The Foreign Exchange Management Act (FEMA) significantly influences foreign investment in India by establishing a comprehensive legal framework for external financial transactions. FEMA, enacted in 1999, aims to facilitate external trade and payments and promote orderly development and maintenance of the foreign exchange market in India.
FEMA compliance foreign investment regulations are designed to ensure that foreign investments align with India’s economic policies and legal requirements. These regulations cover a wide array of transactions, including the issuance of equity instruments, repatriation of investment proceeds and compliance with sector-specific caps on foreign investment.
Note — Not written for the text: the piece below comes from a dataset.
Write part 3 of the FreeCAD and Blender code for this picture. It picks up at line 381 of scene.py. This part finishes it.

One of the key aspects of FEMA is the classification of foreign investments into Foreign Direct Investment (FDI) and Foreign Portfolio Investment (FPI). FDI typically involves direct investment in Indian businesses and infrastructure, while FPI pertains to investments in financial assets like stocks and bonds. FEMA provides clear guidelines for these investments, ensuring they contribute positively to the Indian economy without compromising national security or economic stability.
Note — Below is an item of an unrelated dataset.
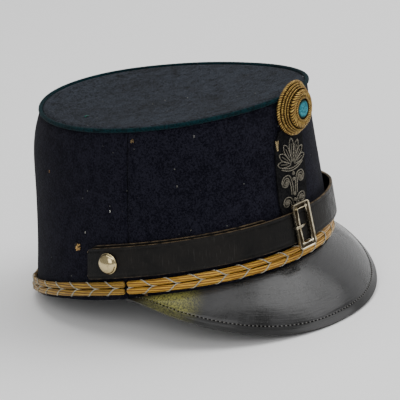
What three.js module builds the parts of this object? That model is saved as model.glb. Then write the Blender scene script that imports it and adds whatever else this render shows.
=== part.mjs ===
// A kepi cap: a hollow cloth crown of two panels and a top, piped round its upper edge, with a leather peak,
// a pair of gold cords round the base, a buckled chin strap on two side buttons, a cockade and a cloth patch.
// Millimetres, +Z up, the wearer's front towards -Y. The cap lies as it rests by itself: on the front edge
// of its peak and the back of its hem, so everything is made in the cap's own frame, whose plane z = 0 holds
// the base line, and the whole is tilted back onto the floor at the end.
import * as THREE from "three";

// Resting pose
const REST_TILT = THREE.MathUtils.degToRad(9.5);
const CENTRE_SHIFT = 12.9; // brings the middle of the cap's depth over the origin

// Crown, outside: an oval base line and a smaller oval top that stands further forward and slopes down to it
const BASE = { halfWidth: 84.6, front: 97.6, rear: 101, frontPower: 2.14, rearPower: 2.05 };
const TOP = { halfWidth: 71.4, front: 91.2, rear: 86.6, frontPower: 2.02, rearPower: 2.02 };
const TOP_FORWARD = 22.8;
const TOP_FRONT_HEIGHT = 98.6;
const TOP_REAR_HEIGHT = 116;
const TOP_SADDLE = 1.7; // the top's edge rises this much at front and back, and falls as much at the sides
const SIDE_ARCH = 5.3; // rise of the base line at the sides
const BULGE = { front: -0.7, rear: 4.6, power: 3 };
const CLOTH = 2.4;
const GAP = 0.3; // between pieces that touch
const SEAM_ANGLE = 74.2; // degrees from the front to each side seam
const SEAM_HALF_GAP = 0.13; // degrees

// Hem, as heights over the base line
const HEM_REAR = -0.8;
const HEM_SIDE = -1.7;
const HEM_FOOT = { flat: 15, free: 42 }; // degrees from the back: lies on the floor up to flat, is free from free
const HEM_SIDE_REACH = { full: 88, none: 104 }; // degrees from the front

// Trim round the crown
const PIPING_RADIUS = 1.4;
const TOP_DISH = 2.2;
const CORD = { halfDepth: 1.3, halfHeight: 2 };
const CORD_LOWER_HEIGHT = { front: 3.3, side: 3.6, rear: 1.6 };
const CORD_SPACING = 2 * CORD.halfHeight + GAP;
const CORD_END_GAP = 0.8; // degrees from each side seam

// Peak
const PEAK = { halfWidth: 84.9, length: 81.4, centre: -40.4, sweep: 99.2 };
const PEAK_THICKNESS = 2.2;
const PEAK_INNER_HEIGHT = -0.4;
const PEAK_CROWN = 2.2; // how far its middle stands over a straight line from wall to edge
const PEAK_TIP_RISE = 24.2; // height of its two tips over the floor
const PEAK_FLAT = 0.1; // share of the edge that lies on the floor
const PEAK_RISE_POWER = 1.8;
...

Under FEMA, foreign investments are subjected to either the automatic route or the government approval route. The automatic route allows investments without prior approval from the government, applicable to sectors where foreign investments are less likely to pose risks. In contrast, the government approval route requires scrutiny and authorization, particularly for sectors deemed sensitive, such as defense or telecommunications.
Overall, FEMA compliance with foreign investment regulations are crucial for maintaining a balance between attracting foreign capital and safeguarding national interests, thereby fostering a stable and growth-oriented economic environment in India.